The school board has now hired a professional consultant, at a cost of $50,000, to complete a comprehensive review of all of the support staff's salaries. The consultant will compare school employees' salaries against both private sector jobs and other school systems.
Mike Hefner, a veteran school board member of 17 years, says it would have been irresponsible for the board to approve a salary plan that in some cases would have created new inequities.
"We have to be good stewards to the taxpayers' money," he says. "This is far more complex than we initially envisioned, and at this point we just need to get some professional help on it. Whatever we do, we have to make sure we do it right."
The delays have left many support staff employees angry and skeptical. Almost 100 school system employees recently protested outside the school board offices on Surrey Street.

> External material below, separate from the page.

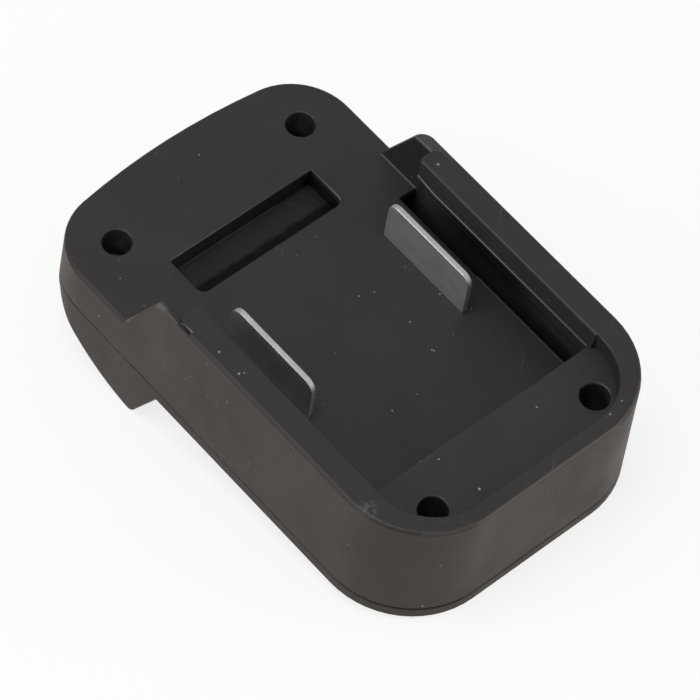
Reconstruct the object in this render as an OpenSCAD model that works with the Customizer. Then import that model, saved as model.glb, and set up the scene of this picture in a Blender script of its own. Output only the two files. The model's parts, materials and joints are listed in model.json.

Last week, at a meeting room at Girard Park, more than 40 school system support staffers gathered with local leaders from the Louisiana Association of Educators union to discuss the pay raise issue. Tempers occasionally flared at the meeting from workers, many of whom were cafeteria workers, custodians and clerical employees. One woman, who had been working at a couple of Lafayette Parish schools, including Woodvale Elementary, vented that she has been bitten, spit at on the job and "cleaned up enough puke."
"Everybody's hollerin' for their raises, and they deserve it," says Provost, who wanted to attend the Girard Park meeting but had to work.
Hefner says that the employee protests and threats of a walkout have not helped in moving the issue forward. "I don't think it was a very mature way to handle things," he says. "It didn't put any pressure on me. It actually gets in the way of getting some things done. Those that did call me about it that were picketing, protesting or whatever, really didn't understand the issue in the first place. I think they were doing that based on a lot of misinformation. I think people were telling them things that weren't necessarily true."
"The problem with the consultant coming at that time is that the school year's gone," says Aitha Lewis, a secretary at Moss Annex and co-president of the Lafayette Parish Association of Educational Office Professionals. "Now you can do a plan for next year but having a consultant come in at such a late date, after the school board approving that everybody would get their salaries adjusted, it just made everybody furious."
Lewis said many employees had counted on having that extra money this year.
School system support workers have only gotten .5 percent of the 2.5 percent raise promised by the board last year. Because of the delays in appropriately adjusting salaries, Hefner says the board will now vote at its June 7 meeting on distributing the remaining 2 percent salary raise as a one-time supplement. An additional $1 million that the board added to help fix the salary inequities will go into a new salary plan ' based on the consultant's report ' to be adopted for next year.
Hefner says once a new salary plan is finally adopted for 2007, it should finally address inequities that have plagued the school system for decades. Often, veteran employees with more than 20 years of service in the school system earn less than new employees in the same job. In its review, the staff committee found that some longtime employees were underpaid by up to $9,000.
"I know that there's some people," Hefner says, "that have been victims of some pretty gross inequities and while it may be demoralizing, they put in one hell of a job for the school system. But it's got to be on the back of their mind, I'm doing all this work and so and so is doing the same thing but he's getting paid a lot more than I am."
At Lafayette High, Provost and Despanie say that newly hired substitute custodians make the same pay as they do. A veteran Lafayette High veteran teaching assistant of 26 years, who wished not to be identified, says she makes the same as all other T.A.s at the school, many of who were hired in the past five years.
Whatever the board does, Despanie says they need to do it soon, as many employees have been counting on extra money to pay outstanding bills. "It's costing us more to wait," he says. "They're not going to be able to keep good people. My second job pays more than this job. What are they going to do when all the good workers are gone and one person's going to have to do double the work?"